Just my personal opinion and not those of my organisation.



Trish Bailey

Information Governance (MSc)



-----Original Message-----

From: This list is for those interested in Data Protection issues [mailto:[log in to unmask]] On Behalf Of [log in to unmask]

Sent: 22 October 2009 20:30

To: [log in to unmask]

Subject: Re: My take on "police need not delete conviction data after all"



I have read this discussion with interest as well as following some 

other coverage.



A pertinent point needs to be raised that some confusion arose during 

the discussion between convictions information, and police 

intelligence.  The first should be a factual record of conviction by a 

court, the second could fairly be described as containing much gossip 

and innuendo. The vetting of the convictions record takes place via the 

independent authority where for some levels of checks  police 

intelligence also has to be checked. The police upon checking will 

decided either to disclose or not disclose information they may hold 

based upon certain criteria compiled from within their perspective. If 

anybody is more up to date on that than me feel free to correct it.

 

The removal of the main vetting process from the police to another 

agency severed the direct link between the police and persons being 

vetted, hence creating distance between the record keepers and those 

persons who do feel victimised by that data. The increasing demands and 

changes in this area should cause little surprise and are in my opinion 

likely to continue.



I am somewhat puzzled why a matter in which the courts themselves have 

such a vested interest (the origin of the police convictions records 

was to record the information for and on behalf of the courts, who it 

has to say remain a main user), was refused any possibility of appeal.



Some people have commented on the difficulties causes by 

rehabilitation mechanisms being effectively removed from the wider 

legal system within the UK.



Others have commented that the final say on the relevence of 

convictions to an employer should be for the employer themselves to 

determine.



Yet others have commented that the law should work and principles 

should be applied.



Personally I can only comment on my own experiences in processing 

enforced subject access.



I used to give verbal advice to the data subject "that they should 

declare any convictions to the potential employer as that would show 

they were now honest, and illustrate the level of their integrity." 

Meanwhile at the time, the enforcing organisation was reported to the 

registrar then after the changes the commissioner, who took little if 

any action.

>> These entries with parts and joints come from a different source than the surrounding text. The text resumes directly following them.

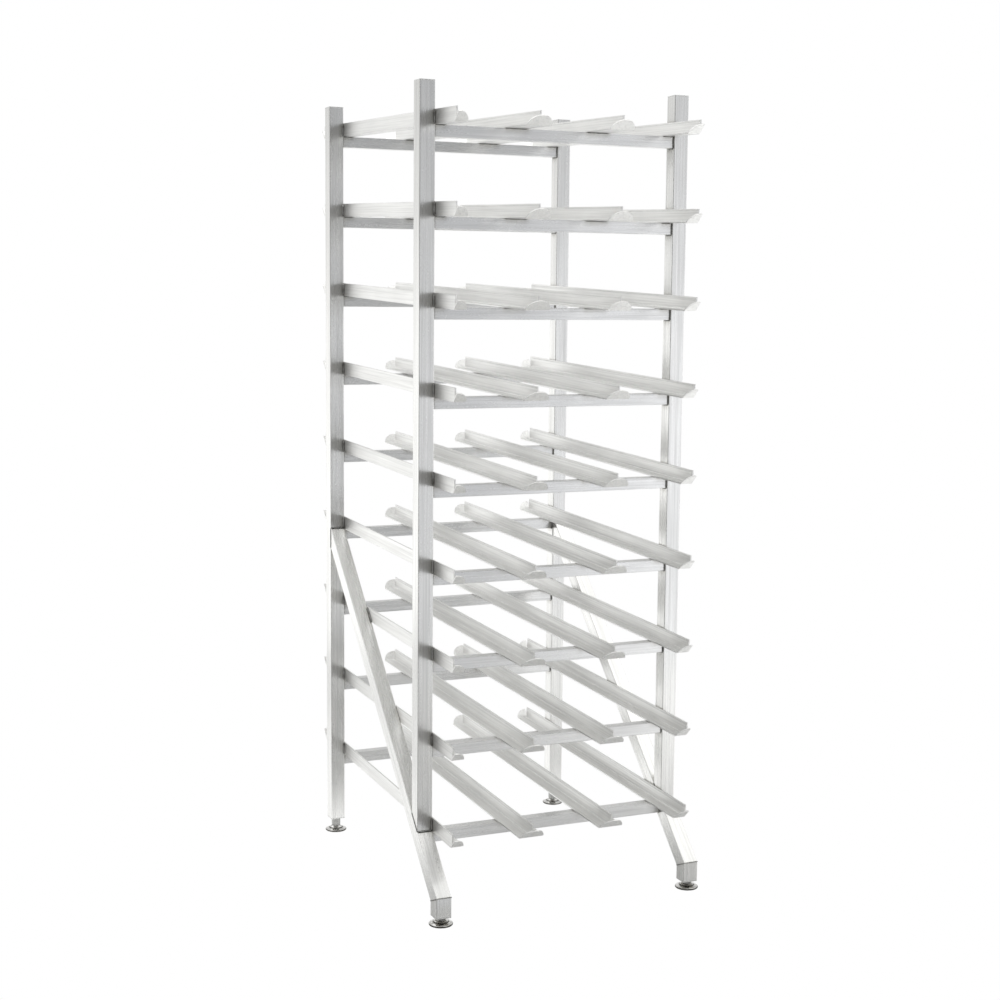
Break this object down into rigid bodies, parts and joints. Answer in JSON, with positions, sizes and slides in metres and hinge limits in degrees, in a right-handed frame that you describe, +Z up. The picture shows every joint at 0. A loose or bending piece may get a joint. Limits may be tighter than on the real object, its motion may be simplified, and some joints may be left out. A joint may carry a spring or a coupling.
{
  "type": "gravity-feed can storage rack",
  "caption": "Stationary welded aluminium storage rack with tiers of sloping rails that feed large cans from the back to the front, on screw-adjustable levelling feet.",
  "frame": {"origin": "on the floor under the middle of the rack's overall length and width", "axes": "+X to the rack's right seen from the front, -Y out of the front where cans are taken, +Y to the back where cans are loaded, +Z up"},
  "size_m": [0.666, 0.8952, 1.806],
  "materials": {
    "frame_tube": "mill finish square tube with a fine lengthwise grain",
    "crossbar_tube": "mill finish square tube with a fine lengthwise grain",
    "rail_extrusion": "satin mill finish extrusion with faint die lines",
    "foot_chrome": "polished plate",
    "stem_steel": "zinc plated, turned"
  },
  "bodies": {
    "rack": {"post_front_left": "frame_tube", "post_front_right": "frame_tube", "post_rear_left": "frame_tube", "post_rear_right": "frame_tube", "post_caps": "frame_tube", "brace_left": "frame_tube", "brace_right": "frame_tube", "front_leg_left": "frame_tube", "front_leg_right": "frame_tube", "front_crossbars": "crossbar_tube", "rear_crossbars": "crossbar_tube", "foot_socket_front_left": "frame_tube", "foot_socket_front_right": "frame_tube", "foot_socket_rear_left": "frame_tube", "foot_socket_rear_right": "frame_tube", "rail_left_1": "rail_extrusion", "rail_left_2": "rail_extrusion", "rail_left_3": "rail_extrusion", "rail_left_4": "rail_extrusion", "rail_left_5": "rail_extrusion", "rail_left_6": "rail_extrusion", "rail_left_7": "rail_extrusion", "rail_left_8": "rail_extrusion", "rail_left_9": "rail_extrusion", "divider_left_1": "rail_extrusion", "divider_left_2": "rail_extrusion", "divider_left_3": "rail_extrusion", "divider_left_4": "rail_extrusion", "divider_left_5": "rail_extrusion", "divider_left_6": "rail_extrusion", "divider_left_7": "rail_extrusion", "divider_left_8": "rail_extrusion", "divider_left_9": "rail_extrusion", "divider_right_1": "rail_extrusion", "divider_right_2": "rail_extrusion", "divider_right_3": "rail_extrusion", "divider_right_4": "rail_extrusion", "divider_right_5": "rail_extrusion", "divider_right_6": "rail_extrusion", "divider_right_7": "rail_extrusion", "divider_right_8": "rail_extrusion", "divider_right_9": "rail_extrusion", "rail_right_1": "rail_extrusion", "rail_right_2": "rail_extrusion", "rail_right_3": "rail_extrusion", "rail_right_4": "rail_extrusion", "rail_right_5": "rail_extrusion", "rail_right_6": "rail_extrusion", "rail_right_7": "rail_extrusion", "rail_right_8": "rail_extrusion", "rail_right_9": "rail_extrusion"},
    "pad_front_left": {"foot_pad_front_left": "foot_chrome"},
    "stem_front_left": {"foot_stem_front_left": "stem_steel"},
    "pad_front_right": {"foot_pad_front_right": "foot_chrome"},
    "stem_front_right": {"foot_stem_front_right": "stem_steel"},
    "pad_rear_left": {"foot_pad_rear_left": "foot_chrome"},
    "stem_rear_left": {"foot_stem_rear_left": "stem_steel"},
    "pad_rear_right": {"foot_pad_rear_right": "foot_chrome"},
    "stem_rear_right": {"foot_stem_rear_right": "stem_steel"}
  },
  "joints": [
    {"name": "pad_slide_front_left", "type": "slide", "parent": "rack", "child": "pad_front_left", "axis": [0, 0, 1], "range_m": [-0.024, 0]},
    {"name": "stem_turn_front_left", "type": "hinge", "parent": "pad_front_left", "child": "stem_front_left", "pos_m": [-0.3065, -0.415, 0.03], "axis": [0, 0, 1], "range_deg": [-5760, 0]},
    {"name": "pad_slide_front_right", "type": "slide", "parent": "rack", "child": "pad_front_right", "axis": [0, 0, 1], "range_m": [-0.024, 0]},
    {"name": "stem_turn_front_right", "type": "hinge", "parent": "pad_front_right", "child": "stem_front_right", "pos_m": [0.3065, -0.415, 0.03], "axis": [0, 0, 1], "range_deg": [-5760, 0]},
    {"name": "pad_slide_rear_left", "type": "slide", "parent": "rack", "child": "pad_rear_left", "axis": [0, 0, 1], "range_m": [-0.009, 0.015]},
    {"name": "stem_turn_rear_left", "type": "hinge", "parent": "pad_rear_left", "child": "stem_rear_left", "pos_m": [-0.3065, 0.3, 0.03], "axis": [0, 0, 1], "range_deg": [-2160, 3600]},
    {"name": "pad_slide_rear_right", "type": "slide", "parent": "rack", "child": "pad_rear_right", "axis": [0, 0, 1], "range_m": [-0.009, 0.015]},
    {"name": "stem_turn_rear_right", "type": "hinge", "parent": "pad_rear_right", "child": "stem_rear_right", "pos_m": [0.3065, 0.3, 0.03], "axis": [0, 0, 1], "range_deg": [-2160, 3600]}
  ],
  "couplings": [
    {"joint": "stem_turn_front_left", "follows": "pad_slide_front_left", "rad_per_m": 4188.8},
    {"joint": "stem_turn_front_right", "follows": "pad_slide_front_right", "rad_per_m": 4188.8},
    {"joint": "stem_turn_rear_left", "follows": "pad_slide_rear_left", "rad_per_m": 4188.8},
    {"joint": "stem_turn_rear_right", "follows": "pad_slide_rear_right", "rad_per_m": 4188.8}
  ]
}
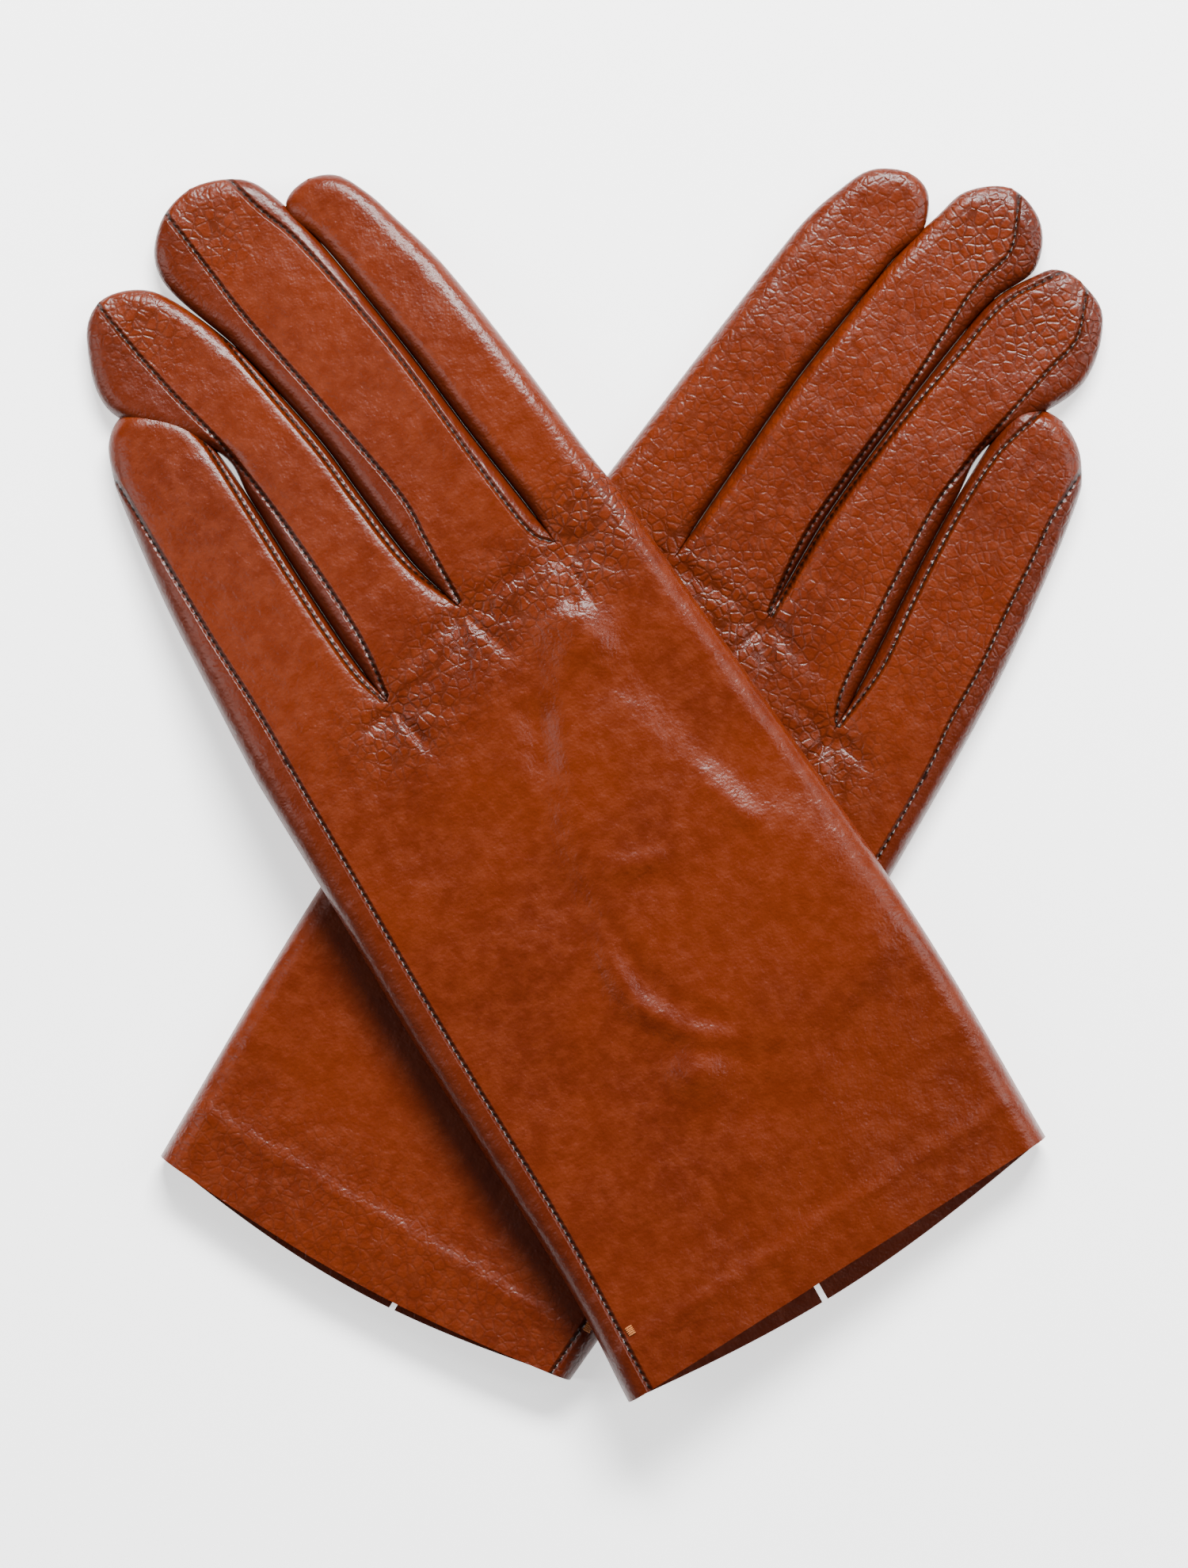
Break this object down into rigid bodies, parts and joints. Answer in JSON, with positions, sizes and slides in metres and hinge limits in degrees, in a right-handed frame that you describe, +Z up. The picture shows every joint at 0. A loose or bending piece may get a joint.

The subject access request forms contained an explanation 

of the data subjects rights and I included a compliments slip 

explaining the detail that enforcement of subject access was unlawful.



I stopped giving the verbal advice as data subjects started to comment 

on it during repeat applications for other short-listed job offers. 

Their comments varied from having been told that they should not have 

bothered applying in the first place as their (spent) convictions ruled 

them out of the job, to what a load of rubbish.



I also tested the veracity of an organisation which stated the view 

that rehabilitation should be an important objective by offering a job 

to an applicant who scored much higher than all the others interviewed 

(The structured interview questions included quite a rigorous set of 

ethical test questions.), even though he had a conviction from some 

years previous about which he was open and honest. The job offer made 

was subsequently rejected by the organisation.



The point of this is an attempt to illustrate that irrespective of 

what principles or un-enforced legislation exist, the pressures created 

within organisations and exerted upon interviewers will continue to 

make it very difficult for criminals to rehabilitate, as the decision 

to exclude them soley on the basis of convictions data is easier and 

safer for the interviewer, and at the moment seemingly questions are 

never raised  by the organisation or of the organisation.